On The Street

When Tomás Kofman from For Freedoms emailed to ask if I would be interested in documenting two billboards in San Francisco, my initial reaction was: Yet another outfit trying to con yet another photographer out of time and money.  Tomás included links to examples from other photographers.  I quickly realized For Freedoms was the real deal. The real real deal.

The name refers to a series of paintings by Normal Rockwell of Franklin Roosevelt’s Four Freedoms from 1941: Freedom Of Speech, Freedom From Fear, Freedom From Want, Freedom Of Worship.

I already knew about one of the founders, Hank Willis Thomas – I follow him on Instagram!    While I’d seen work similar to these billboards, never a project with this much range, focus, imagination, serious intent, and fun.

The billboards look like parodies, but they’re not. For Freedoms was onto something else. Parody, as a word, has become a confusing methodology the last few years, every week the world pushing back via outrage and disappointment, outfitted with bizarre reasoning and nonsensical explanations, leading to hurtful actions. Humor helps: the brilliant, biting work being done by comics, many of them spawn of the Chappell Show or Jon Stewart’s Daily Show.  Respectable news organizations, cognizant their respectability is on the line as a result of their past sins, have stepped up their game.  These kinds of changes have helped prop up my Pollyanna attitude: Everything Will Be Alright.  It’s taken some effort to maintain, however.

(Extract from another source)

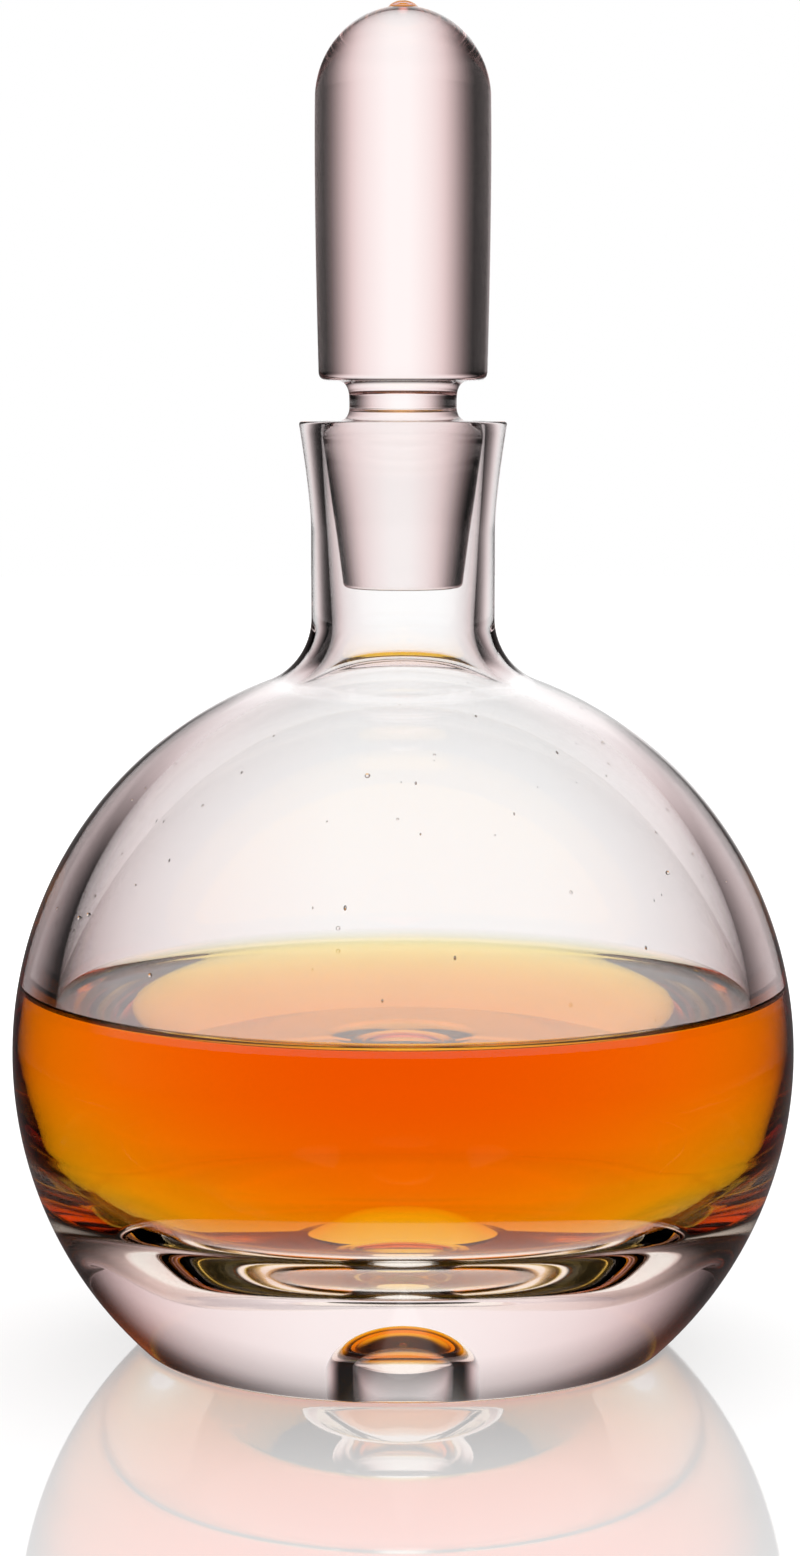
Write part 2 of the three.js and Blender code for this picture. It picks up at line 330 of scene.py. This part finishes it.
def turning_tree():
    """Turns an outline, given as a mesh of points in order, round the Z axis."""
    kit, given, made = geometry_tree("Turned outline", [
        ("Facets", "NodeSocketInt"),
        ("Waviness", "NodeSocketFloat"),
        ("Wave Size", "NodeSocketFloat"),
        ("Seed", "NodeSocketFloat"),
        ("Material", "NodeSocketMaterial"),
    ])
    outline_points = given.outputs["Geometry"]
    size = kit.add("GeometryNodeAttributeDomainSize", {0: outline_points}, component="MESH")
    count = size.outputs["Point Count"]
    columns = kit.maths("ADD", given.outputs["Facets"], 1.0)
    grid = kit.add("GeometryNodeMeshGrid", {"Vertices X": columns, "Vertices Y": count})
    index = kit.add("GeometryNodeInputIndex").outputs[0]
    row = kit.maths("MODULO", index, count)
    column = kit.maths("FLOOR", kit.maths("DIVIDE", kit.maths("ADD", index, 0.5), count))
    here = kit.add("GeometryNodeInputPosition").outputs[0]
    sample = kit.add(
        "GeometryNodeSampleIndex", {0: outline_points}, data_type="FLOAT_VECTOR", domain="POINT")
    kit.join(here, sample.inputs["Value"])
    kit.join(row, sample.inputs["Index"])
    parts = kit.add("ShaderNodeSeparateXYZ", {0: sample.outputs[0]})
    angle = kit.maths("DIVIDE", kit.maths("MULTIPLY", column, 2 * math.pi), given.outputs["Facets"])
    x = kit.maths("MULTIPLY", parts.outputs["X"], kit.maths("COSINE", angle))
    y = kit.maths("MULTIPLY", parts.outputs["X"], kit.maths("SINE", angle))
    place = kit.add("ShaderNodeCombineXYZ", {"X": x, "Y": y, "Z": parts.outputs["Z"]})
    turned = kit.add("GeometryNodeSetPosition", {
        "Geometry": grid.outputs["Mesh"], "Position": place.outputs[0]})
    closed = kit.add("GeometryNodeMergeByDistance", {
        "Geometry": turned.outputs[0], "Distance": JOINED_WITHIN})
    noise = kit.add("ShaderNodeTexNoise", {"Detail": 1.0, "W": given.outputs["Seed"]}, noise_dimensions="4D")
    kit.join(kit.maths("DIVIDE", 1.0, given.outputs["Wave Size"]), noise.inputs["Scale"])
    depth = kit.maths("MULTIPLY", noise.outputs[0], given.outputs["Waviness"])
    normal = kit.add("GeometryNodeInputNormal").outputs[0]
    inward = kit.vectors("SCALE", normal, kit.maths("MULTIPLY", depth, -1.0))
    waved = kit.add("GeometryNodeSetPosition", {"Geometry": closed.outputs[0], "Offset": inward})
    smooth = kit.add("GeometryNodeSetShadeSmooth", {"Geometry": waved.outputs[0]})
    corner = kit.add("GeometryNodeInputMeshEdgeAngle").outputs[0]
    sharp = kit.add("FunctionNodeCompare", {0: corner, 1: CRISP_FROM}, operation="GREATER_THAN")
    edged = kit.add("GeometryNodeSetShadeSmooth", {
        "Geometry": smooth.outputs[0], "Selection": sharp.outputs[0], "Shade Smooth": False}, domain="EDGE")
    return end_tree(kit, edged.outputs[0], given, made)


def scatter(kit, surface, given, middle):
    """Random points on a surface between two heights, where it faces away from a middle or towards it."""
    here = kit.add("GeometryNodeInputPosition").outputs[0]
    out = kit.vectors("SUBTRACT", here, middle)
    normal = kit.add("GeometryNodeInputNormal").outputs[0]
    facing = kit.vectors("DOT_PRODUCT", normal, out)
    side = kit.maths("GREATER_THAN", kit.maths("MULTIPLY", facing, given.outputs["Side"]), 0.0)
    height = kit.add("ShaderNodeSeparateXYZ", {0: here}).outputs["Z"]
    above = kit.maths("GREATER_THAN", height, given.outputs["Lowest"])
    below = kit.maths("LESS_THAN", height, given.outputs["Highest"])
    chosen = kit.maths("MULTIPLY", side, kit.maths("MULTIPLY", above, below))
    points = kit.add("GeometryNodeDistributePointsOnFaces", {
        "Mesh": surface, "Density": given.outputs["Per Square Metre"], "Seed": given.outputs["Seed"]})
    kit.join(chosen, points.inputs["Selection"])
    return points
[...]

I’ve been sustained by a flourishing of good work of all kinds that, intended or not, funny or not, educates me and rearranges how I comprehend the world we have now.  Effective work does not have to be subversive to be effective (but it’s nice when it is).  The work For Freedoms produces is subversive: it looks familiar, quickly reveals it’s not what it seems, finally coming around to being exactly what it seems.  This can’t be easy.  Above and beyond, it’s art, and so is impervious to being pinned down as subversive or parody.  The work works.

The For Freedoms website presents a mission – and attitude – containing a tone reminiscent of the socially committed art projects of the Nineteen Twenties and Thirties, some of which were funded by the federal government, inconceivable in the present day.

The billboards had wit, charm, good looks, and smarts – what’s not to like?  I wrote to Tomás right away, and signed up.  The billboards needed to be shot and delivered within a single day in order for them to do their job on social media. My job was not to be an artist but to produce artful documents, revealing the context the billboards lived in. Both would look their best at dusk, so the hard part for me would be moving quickly enough to cover the few miles between the billboards in order to get all my photos the same evening before it got dark – and to keep myself from being run over while I was, on occasion, standing in the middle of the street, sometimes on a ladder.  It all worked out.

I’ve shot in the street before. In this case I did my work on the sidewalk or safeguarded between cars.  The only time I got scared was when, while on my ladder on the sidewalk, two large dogs in a beat-up RV a few feet away started barking then lunging at the glass on the passenger door so hard I was afraid they would somehow break out.  I was worried enough to glance around to see which nearby car I could climb on top of out of their reach.  There were none, and in any event had they got out I would never have made it more than a few steps.  I believe in sacrificing for art, but not my life. I got my shot and quickly crossed the street.

I do a lot of architectural photography, meaning my job is to document environments with accuracy, remaining respectful to the intentions of the designer.  A touch of artfulness is OK as long as it helps translate the 3-D world into a 2-D photo.  Billboards exist in a context that is both 2-D and 3-D at the same time, which, along with the style guide Tomás sent me made my goal easier to reach.  I got the shots, went home, and delivered images the next day. 

I believe in the importance of the give-back (I serve on two boards). This had been an opportunity to promote the better angels during a time when those angels seem to be just waking up from a long nap.  This assignment was a gift: being asked to produce photos supporting a smart, informed, broad-minded attempt to make the world a better place.  That’s as good as it gets.